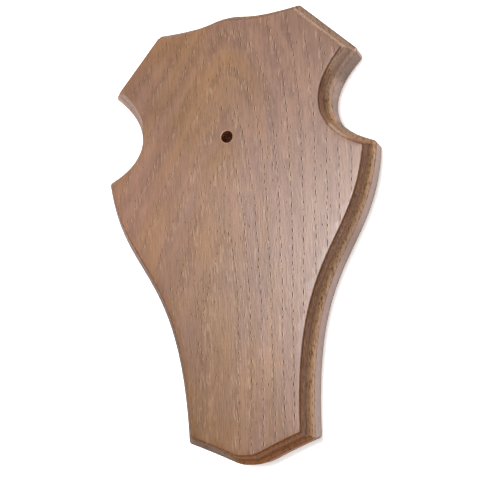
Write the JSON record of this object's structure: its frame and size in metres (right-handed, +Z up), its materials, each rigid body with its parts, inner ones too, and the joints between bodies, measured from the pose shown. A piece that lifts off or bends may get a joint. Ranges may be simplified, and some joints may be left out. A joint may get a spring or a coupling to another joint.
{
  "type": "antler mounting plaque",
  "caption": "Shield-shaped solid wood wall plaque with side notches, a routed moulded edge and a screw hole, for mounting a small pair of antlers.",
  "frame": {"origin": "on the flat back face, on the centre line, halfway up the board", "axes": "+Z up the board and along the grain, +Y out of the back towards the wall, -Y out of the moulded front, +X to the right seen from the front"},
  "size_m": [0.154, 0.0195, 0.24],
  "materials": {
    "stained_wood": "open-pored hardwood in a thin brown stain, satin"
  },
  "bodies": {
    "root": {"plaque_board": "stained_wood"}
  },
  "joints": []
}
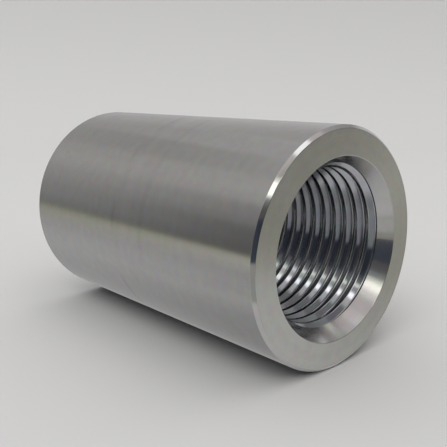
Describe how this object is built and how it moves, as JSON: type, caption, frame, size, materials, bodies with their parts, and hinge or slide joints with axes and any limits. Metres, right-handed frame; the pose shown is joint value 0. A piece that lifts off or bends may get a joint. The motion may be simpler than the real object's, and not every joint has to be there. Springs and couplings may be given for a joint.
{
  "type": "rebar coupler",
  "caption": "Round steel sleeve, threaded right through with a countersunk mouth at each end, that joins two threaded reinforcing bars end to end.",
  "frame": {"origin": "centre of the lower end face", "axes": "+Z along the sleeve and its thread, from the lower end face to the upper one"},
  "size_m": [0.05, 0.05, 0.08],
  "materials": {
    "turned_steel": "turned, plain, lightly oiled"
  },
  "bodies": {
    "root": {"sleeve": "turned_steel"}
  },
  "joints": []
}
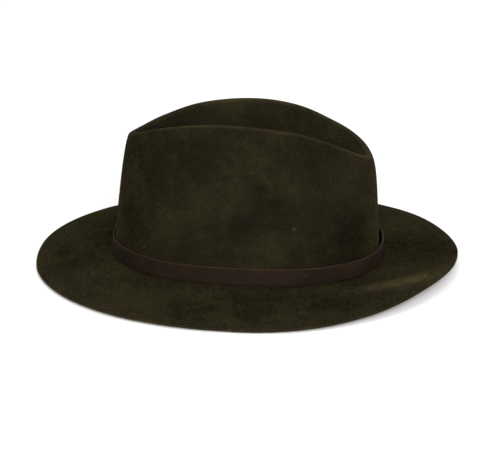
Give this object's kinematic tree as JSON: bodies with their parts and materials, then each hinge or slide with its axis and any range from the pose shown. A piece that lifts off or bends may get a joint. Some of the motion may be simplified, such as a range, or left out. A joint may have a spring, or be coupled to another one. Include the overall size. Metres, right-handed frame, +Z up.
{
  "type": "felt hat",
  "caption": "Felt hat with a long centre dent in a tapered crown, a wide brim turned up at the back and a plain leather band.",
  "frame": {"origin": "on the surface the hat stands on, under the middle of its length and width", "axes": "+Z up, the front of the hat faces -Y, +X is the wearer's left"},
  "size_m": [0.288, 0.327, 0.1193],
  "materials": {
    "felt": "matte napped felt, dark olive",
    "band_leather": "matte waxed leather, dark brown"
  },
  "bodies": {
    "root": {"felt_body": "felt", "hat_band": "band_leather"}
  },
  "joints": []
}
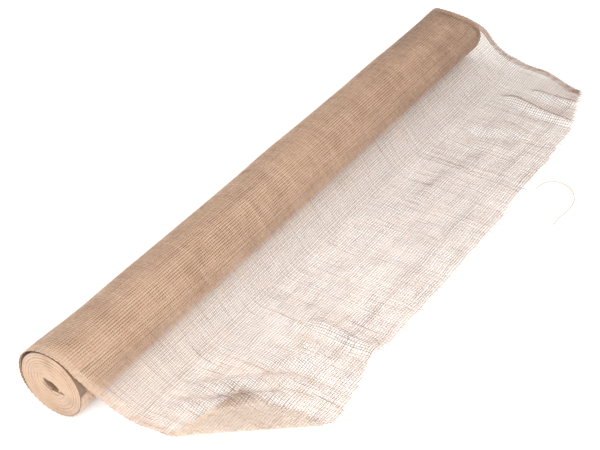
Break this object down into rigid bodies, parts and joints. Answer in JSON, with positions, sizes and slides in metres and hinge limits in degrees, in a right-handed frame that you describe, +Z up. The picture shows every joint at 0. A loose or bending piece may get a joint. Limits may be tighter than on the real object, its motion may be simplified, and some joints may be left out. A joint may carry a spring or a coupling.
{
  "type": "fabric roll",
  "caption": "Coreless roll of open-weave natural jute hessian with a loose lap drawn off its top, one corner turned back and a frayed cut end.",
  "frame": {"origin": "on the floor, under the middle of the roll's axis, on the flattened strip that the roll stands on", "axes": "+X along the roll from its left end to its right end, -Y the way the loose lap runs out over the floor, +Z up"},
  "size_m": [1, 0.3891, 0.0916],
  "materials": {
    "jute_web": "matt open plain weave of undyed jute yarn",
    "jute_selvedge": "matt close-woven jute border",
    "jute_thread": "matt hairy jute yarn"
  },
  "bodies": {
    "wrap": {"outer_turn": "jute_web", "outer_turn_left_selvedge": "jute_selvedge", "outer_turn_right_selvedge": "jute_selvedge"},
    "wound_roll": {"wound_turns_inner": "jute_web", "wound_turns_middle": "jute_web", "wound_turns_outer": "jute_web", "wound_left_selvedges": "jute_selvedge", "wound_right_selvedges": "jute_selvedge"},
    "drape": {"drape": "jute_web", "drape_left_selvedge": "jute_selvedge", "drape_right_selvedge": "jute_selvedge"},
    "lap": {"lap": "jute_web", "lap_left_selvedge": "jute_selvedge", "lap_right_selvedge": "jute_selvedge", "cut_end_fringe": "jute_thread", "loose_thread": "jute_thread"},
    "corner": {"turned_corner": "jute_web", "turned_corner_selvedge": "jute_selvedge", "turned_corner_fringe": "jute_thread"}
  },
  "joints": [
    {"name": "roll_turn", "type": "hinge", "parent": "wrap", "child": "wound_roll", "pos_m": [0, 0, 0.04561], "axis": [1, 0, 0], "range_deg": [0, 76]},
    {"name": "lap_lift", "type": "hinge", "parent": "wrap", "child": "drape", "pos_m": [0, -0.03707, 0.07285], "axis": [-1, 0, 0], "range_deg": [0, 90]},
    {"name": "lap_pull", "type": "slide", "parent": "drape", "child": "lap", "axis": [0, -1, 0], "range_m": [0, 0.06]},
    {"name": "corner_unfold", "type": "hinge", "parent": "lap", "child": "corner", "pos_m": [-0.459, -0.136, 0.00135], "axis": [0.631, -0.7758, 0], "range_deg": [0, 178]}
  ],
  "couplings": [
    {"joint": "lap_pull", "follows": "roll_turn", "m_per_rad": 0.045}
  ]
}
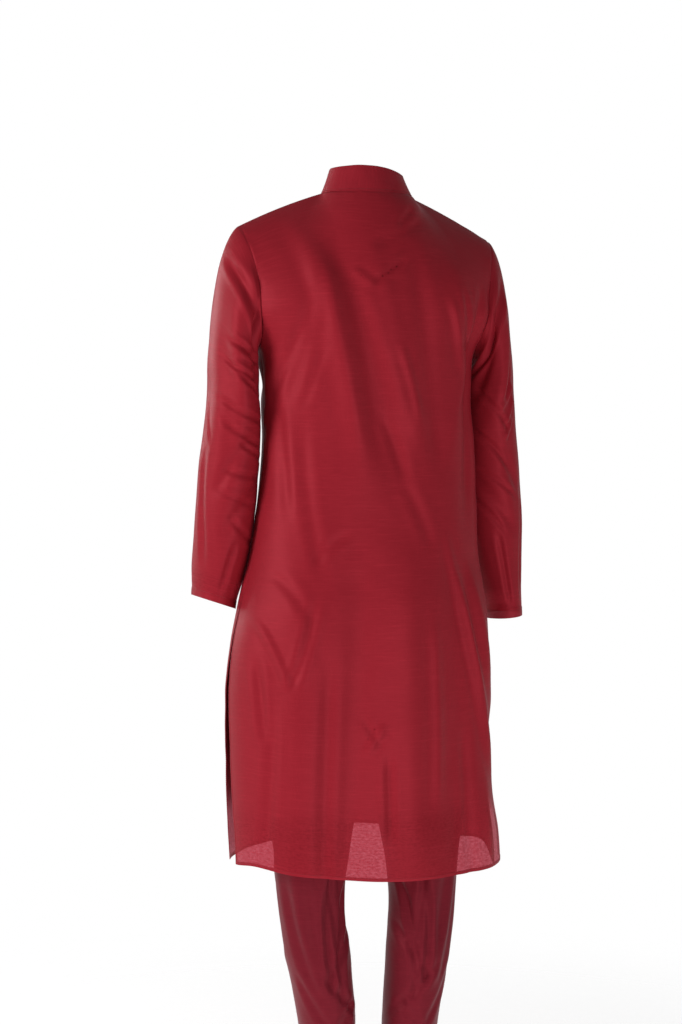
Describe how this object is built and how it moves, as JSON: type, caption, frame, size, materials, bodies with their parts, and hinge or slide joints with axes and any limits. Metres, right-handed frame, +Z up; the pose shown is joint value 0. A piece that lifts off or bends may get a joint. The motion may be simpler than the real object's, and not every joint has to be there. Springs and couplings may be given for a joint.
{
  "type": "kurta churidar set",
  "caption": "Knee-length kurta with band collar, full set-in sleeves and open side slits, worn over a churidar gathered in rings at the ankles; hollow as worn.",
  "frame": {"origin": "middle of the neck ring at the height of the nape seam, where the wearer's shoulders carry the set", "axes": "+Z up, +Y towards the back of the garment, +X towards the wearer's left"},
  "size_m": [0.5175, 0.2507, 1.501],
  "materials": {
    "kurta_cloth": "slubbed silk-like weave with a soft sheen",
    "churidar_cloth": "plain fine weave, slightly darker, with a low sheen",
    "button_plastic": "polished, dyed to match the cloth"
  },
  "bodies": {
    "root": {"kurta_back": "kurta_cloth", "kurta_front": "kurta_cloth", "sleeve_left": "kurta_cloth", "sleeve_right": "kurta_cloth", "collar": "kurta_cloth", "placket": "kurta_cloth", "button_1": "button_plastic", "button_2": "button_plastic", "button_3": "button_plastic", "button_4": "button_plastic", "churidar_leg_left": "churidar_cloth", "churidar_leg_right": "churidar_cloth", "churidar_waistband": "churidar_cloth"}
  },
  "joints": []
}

=-=-=-=-=

= AIM =
What number of lines in the records contain the word "value"? Answer with that number alone.

= COMPLETED TASK =
2